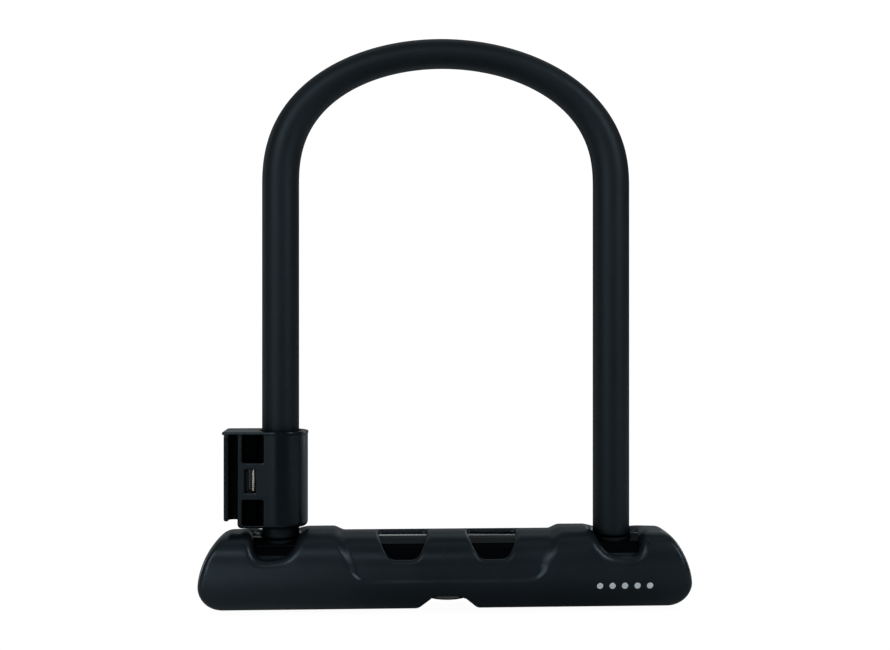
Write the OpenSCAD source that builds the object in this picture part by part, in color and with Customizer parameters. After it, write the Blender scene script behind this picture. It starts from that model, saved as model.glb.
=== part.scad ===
// U lock: coated steel shackle, double-bolting crossbar with a key cylinder,
// and a carrying bracket with a T rail clamped on the left shackle leg.
// Frame: origin at the centre of the crossbar's underside, +X along the
// crossbar, +Z towards the shackle crown, -Y is the front, with the windows.
// Units are millimetres. Rest state: shackle closed, bolts drawn back.

/* [Shackle] */
// Distance between the centres of the two shackle legs
leg_spacing = 166.4; // [160:0.2:172]
// Height of the spring line, where the straight legs end and the arch starts
spring_z = 211.5; // [180:0.1:250]
// Rise of the arch divided by its half width
arch_ratio = 0.798; // [0.78:0.002:1]
// Diameter of the steel rod
rod_d = 12; // [11.8:0.05:12.1]
// Outer diameter of the soft sleeve on the legs
sleeve_d = 18.4; // [17.6:0.1:18.4]
// Height of the lower end of the sleeve
sleeve_end_z = 35.8; // [35.6:0.1:38]
// Height of the lower end of the rod
foot_z = 10.2; // [10:0.1:12]

/* [Crossbar] */
// Length of the crossbar beyond the leg centres, on each side
bar_over = 40; // [38:0.1:46]
// Front to back depth of the cover
bar_depth = 38; // [38:0.5:42]
// Height of the cover beside the legs
bar_height = 41.1; // [40.6:0.1:42]
// Depth of the shallow panel round the windows
panel_depth = 1.7; // [1:0.1:1.8]
// Outer diameter of the steel housing tube
tube_d = 32.6; // [32.4:0.1:32.8]
// Wall of the steel housing tube
tube_wall = 3.25; // [3:0.05:3.25]

/* [Lock mechanism] */
// Travel of each bolt as the key turns a quarter turn
bolt_travel = 4.2; // [4:0.1:4.4]
// Diameter of the key cylinder's body
cyl_d = 20; // [19:0.25:20]
// Number of detainer discs
disc_count = 5; // [4:1:5]

/* [Bracket] */
// Outer diameter of the bracket's clamp
clamp_d = 27.2; // [27:0.1:28]
// Height of the bracket's underside
bracket_z = 41.6; // [41.5:0.1:46]
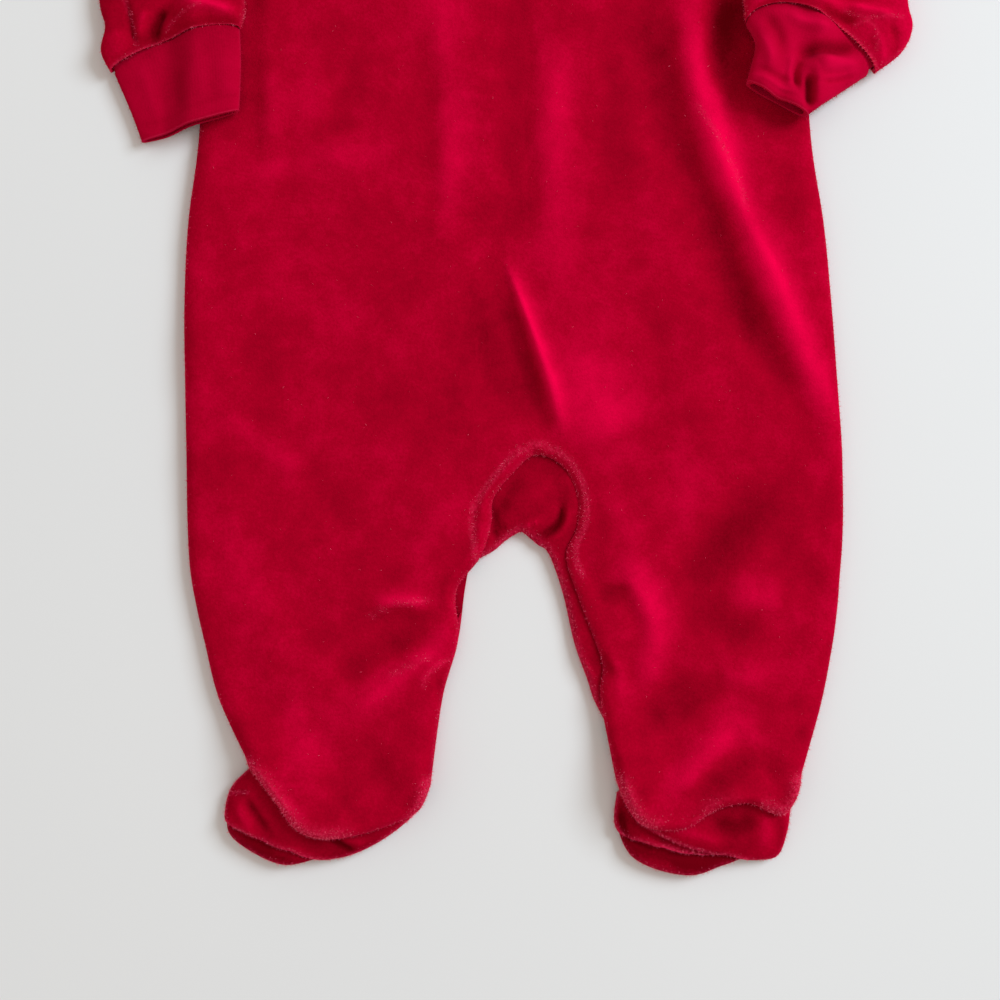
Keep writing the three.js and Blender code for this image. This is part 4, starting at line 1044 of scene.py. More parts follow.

→ Brief
Provide an exact reproduction of all the entries shown above.

→ Full solution
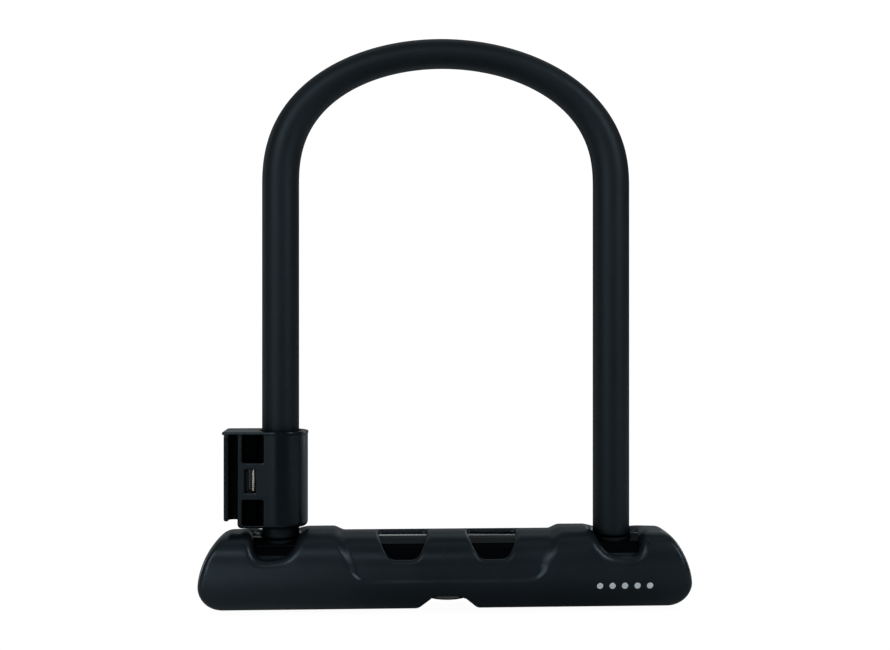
Write the OpenSCAD source that builds the object in this picture part by part, in color and with Customizer parameters. After it, write the Blender scene script behind this picture. It starts from that model, saved as model.glb.
=== part.scad ===
// U lock: coated steel shackle, double-bolting crossbar with a key cylinder,
// and a carrying bracket with a T rail clamped on the left shackle leg.
// Frame: origin at the centre of the crossbar's underside, +X along the
// crossbar, +Z towards the shackle crown, -Y is the front, with the windows.
// Units are millimetres. Rest state: shackle closed, bolts drawn back.

/* [Shackle] */
// Distance between the centres of the two shackle legs
leg_spacing = 166.4; // [160:0.2:172]
// Height of the spring line, where the straight legs end and the arch starts
spring_z = 211.5; // [180:0.1:250]
// Rise of the arch divided by its half width
arch_ratio = 0.798; // [0.78:0.002:1]
// Diameter of the steel rod
rod_d = 12; // [11.8:0.05:12.1]
// Outer diameter of the soft sleeve on the legs
sleeve_d = 18.4; // [17.6:0.1:18.4]
// Height of the lower end of the sleeve
sleeve_end_z = 35.8; // [35.6:0.1:38]
// Height of the lower end of the rod
foot_z = 10.2; // [10:0.1:12]

/* [Crossbar] */
// Length of the crossbar beyond the leg centres, on each side
bar_over = 40; // [38:0.1:46]
// Front to back depth of the cover
bar_depth = 38; // [38:0.5:42]
// Height of the cover beside the legs
bar_height = 41.1; // [40.6:0.1:42]
// Depth of the shallow panel round the windows
panel_depth = 1.7; // [1:0.1:1.8]
// Outer diameter of the steel housing tube
tube_d = 32.6; // [32.4:0.1:32.8]
// Wall of the steel housing tube
tube_wall = 3.25; // [3:0.05:3.25]

/* [Lock mechanism] */
// Travel of each bolt as the key turns a quarter turn
bolt_travel = 4.2; // [4:0.1:4.4]
// Diameter of the key cylinder's body
cyl_d = 20; // [19:0.25:20]
// Number of detainer discs
disc_count = 5; // [4:1:5]

/* [Bracket] */
// Outer diameter of the bracket's clamp
clamp_d = 27.2; // [27:0.1:28]
// Height of the bracket's underside
bracket_z = 41.6; // [41.5:0.1:46]
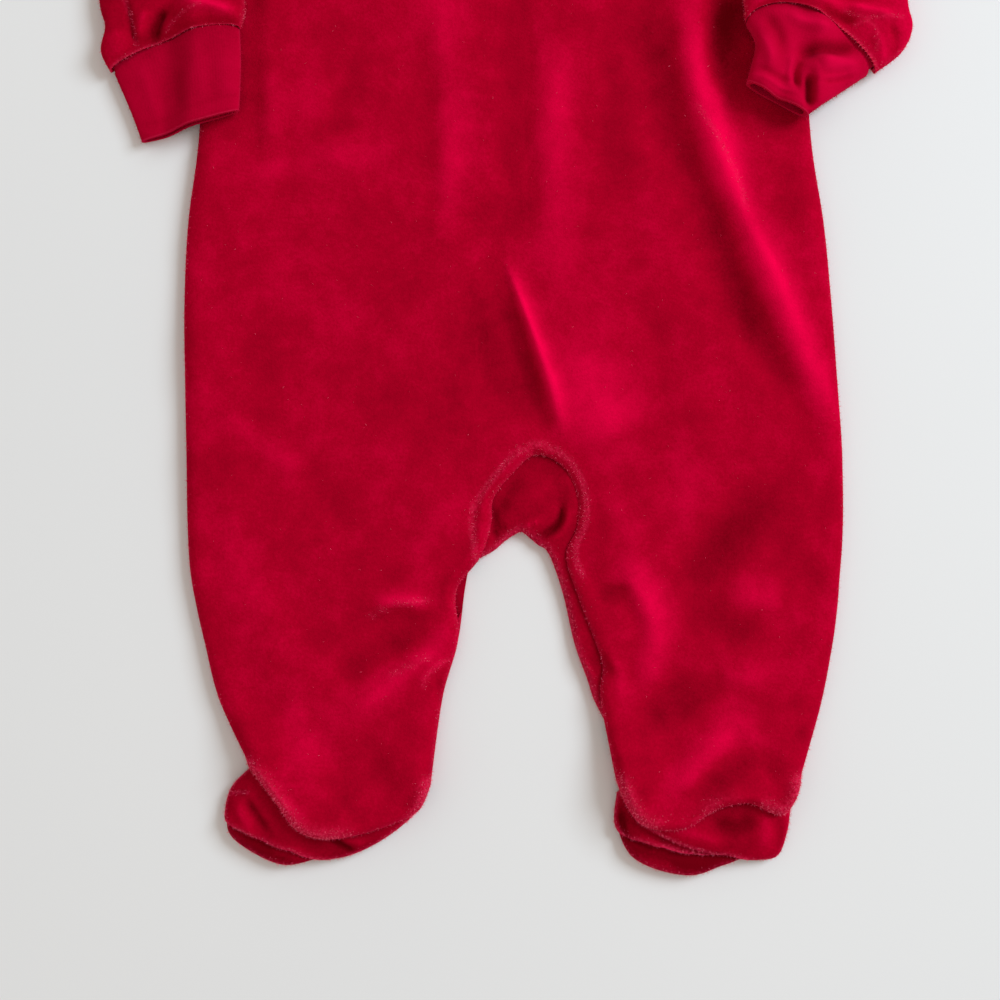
Keep writing the three.js and Blender code for this image. This is part 4, starting at line 1044 of scene.py. More parts follow.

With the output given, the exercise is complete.